• Data segment:
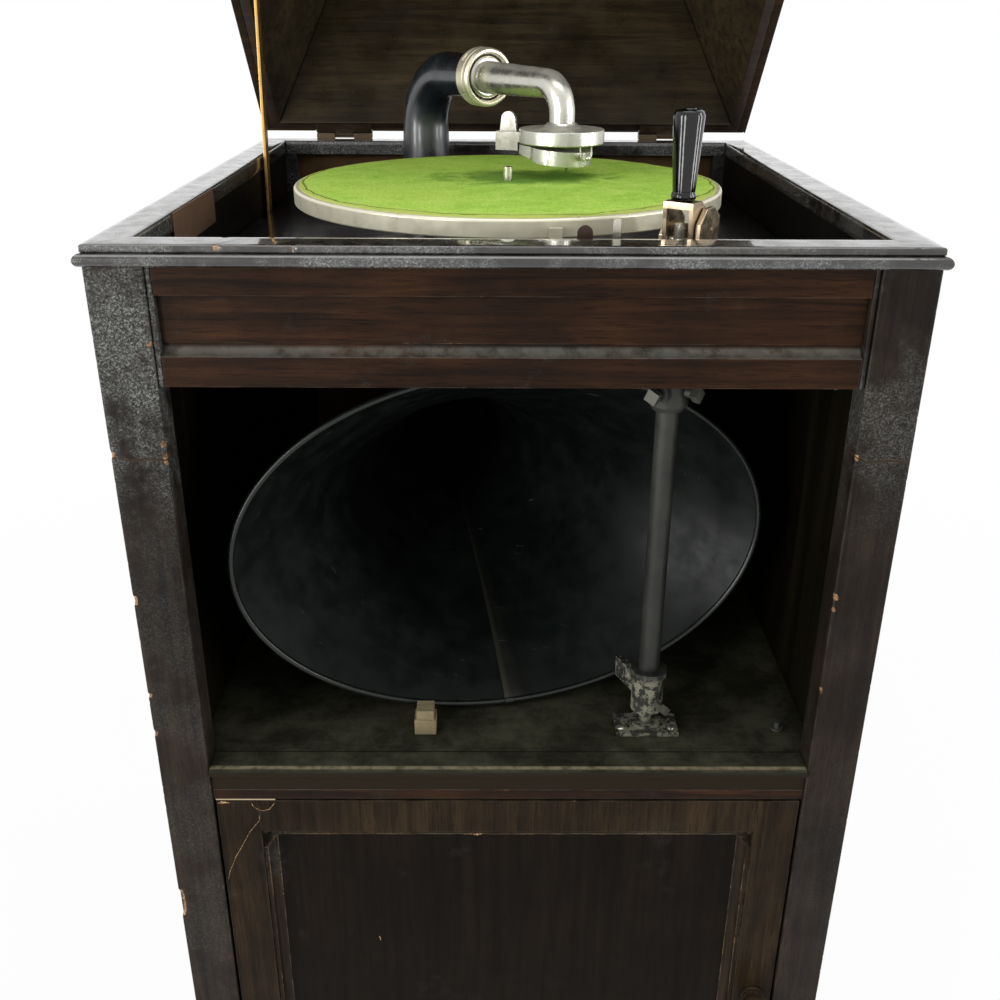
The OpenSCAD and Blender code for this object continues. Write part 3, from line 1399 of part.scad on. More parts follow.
panel_x = door_x1 - stile_w - 0.1;
panel_z0 = door_bottom_z + door_bottom_w + 0.1;
panel_z1 = door_top_z - door_top_w - 0.1;
module door_panel() {
    color(wood) block([-panel_x, door_front + 8, panel_z0],
        [panel_x, door_front + 8 + door_panel_t, panel_z1]);
}

module door_moulding() {
    w = panel_mould_w;
    color(wood) difference() {
        block([-panel_x, door_front + 1.5, panel_z0], [panel_x, door_front + 7.95, panel_z1]);
        block([-panel_x + w, door_front, panel_z0 + w], [panel_x - w, door_front + 9, panel_z1 - w]);
        for (s = [-1, 1]) {
            translate([s * (panel_x - w), door_front + 1.5, panel_z0 - 1])
                cylinder(r = 6, h = panel_z1 - panel_z0 + 2);
        }
        for (z = [panel_z0 + w, panel_z1 - w])
            translate([-panel_x - 1, door_front + 1.5, z]) rotate([0, 90, 0])
                cylinder(r = 6, h = 2 * panel_x + 2);
    }
}

module door_knob() {
    knob_z = (door_top_z + door_bottom_z) / 2 + 60;
    color([0.25, 0.14, 0.08]) translate([door_x1 - stile_w / 2, door_front, knob_z])
        rotate([90, 0, 0]) rotate_extrude() {
            square([knob_dia / 4, 12]);
            square([knob_dia / 3, 2]);
            intersection() {
                translate([0, 16]) circle(d = knob_dia);
                translate([0, 8]) square([knob_dia, 13]);
            }
        }
}

corner_posts();
side_panels();
side_rails();
back_panel();
base_board();
front_rails();
floor_glides();
top_frame();
apron_rails();
apron_panel();
post_beads();
bedplate();
bedplate_cleats();
horn_bay_floor();
grille_clips();
horn_rest_block();
pipe_flange();
record_rack();
wall_plate();
lift_bracket();
slot_plate();
motor_frame();
crank_escutcheon();
hinge_fixed_leaves();
hinge_pins();
stay_keeper();
turntable();
turntable_felt();
spindle();
idler_gear();
spring_barrel();
barrel_arbor();
winding_shaft();
governor();
lift_handle();
lift_yoke();
lift_post();
horn_pipe();
upper_clamp();
lower_clamp();
clamp_bolts();
horn_bell();
horn_neck();
neck_collar();
reproducer_arm();
sound_box();
reproducer_weight();
brake_lever();
speed_lever();
lid_rim();
lid_slopes();
lid_top();
lid_hinge_leaves();
stay_bracket();
lid_stay();
door_frame();
door_panel();
door_moulding();
door_knob();
door_pivots();
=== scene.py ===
"""Looks of a floor-standing gramophone cabinet with its lid open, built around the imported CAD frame."""

import json
from math import asin, cos, degrees, dist, hypot, pi, radians, sin

import bmesh
import bpy
from mathutils import Matrix, Vector, noise

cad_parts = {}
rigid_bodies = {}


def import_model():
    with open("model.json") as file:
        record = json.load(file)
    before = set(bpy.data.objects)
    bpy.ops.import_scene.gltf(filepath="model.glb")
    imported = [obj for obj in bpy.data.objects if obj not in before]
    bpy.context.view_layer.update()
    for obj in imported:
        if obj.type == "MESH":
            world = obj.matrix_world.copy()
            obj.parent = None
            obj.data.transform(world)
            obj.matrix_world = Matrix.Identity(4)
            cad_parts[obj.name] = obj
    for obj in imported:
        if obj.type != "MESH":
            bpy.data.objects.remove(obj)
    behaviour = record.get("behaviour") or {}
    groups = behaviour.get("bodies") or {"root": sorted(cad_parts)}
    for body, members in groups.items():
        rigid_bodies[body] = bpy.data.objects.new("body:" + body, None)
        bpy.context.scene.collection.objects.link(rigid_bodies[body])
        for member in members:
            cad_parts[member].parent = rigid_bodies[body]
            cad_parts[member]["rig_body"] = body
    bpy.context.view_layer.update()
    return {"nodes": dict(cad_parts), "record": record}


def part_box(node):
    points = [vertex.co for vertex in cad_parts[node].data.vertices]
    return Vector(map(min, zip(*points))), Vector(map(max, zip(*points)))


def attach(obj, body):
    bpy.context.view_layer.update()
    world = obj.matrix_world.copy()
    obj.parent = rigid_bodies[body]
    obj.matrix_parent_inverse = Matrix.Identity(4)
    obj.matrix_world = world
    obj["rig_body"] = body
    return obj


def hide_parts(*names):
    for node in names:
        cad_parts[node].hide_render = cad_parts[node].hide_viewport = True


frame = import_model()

MM = 0.001
nodes = frame["nodes"]


# ---------------------------------------------------------------- camera, light and floor

CAMERA_PLACE = Vector((-10.48, -844.67, 1066.34)) * MM
CAMERA_LENS = 38.84
CAMERA_PITCH, CAMERA_YAW, CAMERA_ROLL = (radians(a) for a in (24.498, 0.37, 0.313))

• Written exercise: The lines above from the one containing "lift_yoke();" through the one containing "points = [vertex.co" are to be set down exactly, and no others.

• Solution to this exercise:
lift_yoke();
lift_post();
horn_pipe();
upper_clamp();
lower_clamp();
clamp_bolts();
horn_bell();
horn_neck();
neck_collar();
reproducer_arm();
sound_box();
reproducer_weight();
brake_lever();
speed_lever();
lid_rim();
lid_slopes();
lid_top();
lid_hinge_leaves();
stay_bracket();
lid_stay();
door_frame();
door_panel();
door_moulding();
door_knob();
door_pivots();
=== scene.py ===
"""Looks of a floor-standing gramophone cabinet with its lid open, built around the imported CAD frame."""

import json
from math import asin, cos, degrees, dist, hypot, pi, radians, sin

import bmesh
import bpy
from mathutils import Matrix, Vector, noise

cad_parts = {}
rigid_bodies = {}


def import_model():
    with open("model.json") as file:
        record = json.load(file)
    before = set(bpy.data.objects)
    bpy.ops.import_scene.gltf(filepath="model.glb")
    imported = [obj for obj in bpy.data.objects if obj not in before]
    bpy.context.view_layer.update()
    for obj in imported:
        if obj.type == "MESH":
            world = obj.matrix_world.copy()
            obj.parent = None
            obj.data.transform(world)
            obj.matrix_world = Matrix.Identity(4)
            cad_parts[obj.name] = obj
    for obj in imported:
        if obj.type != "MESH":
            bpy.data.objects.remove(obj)
    behaviour = record.get("behaviour") or {}
    groups = behaviour.get("bodies") or {"root": sorted(cad_parts)}
    for body, members in groups.items():
        rigid_bodies[body] = bpy.data.objects.new("body:" + body, None)
        bpy.context.scene.collection.objects.link(rigid_bodies[body])
        for member in members:
            cad_parts[member].parent = rigid_bodies[body]
            cad_parts[member]["rig_body"] = body
    bpy.context.view_layer.update()
    return {"nodes": dict(cad_parts), "record": record}


def part_box(node):
    points = [vertex.co for vertex in cad_parts[node].data.vertices]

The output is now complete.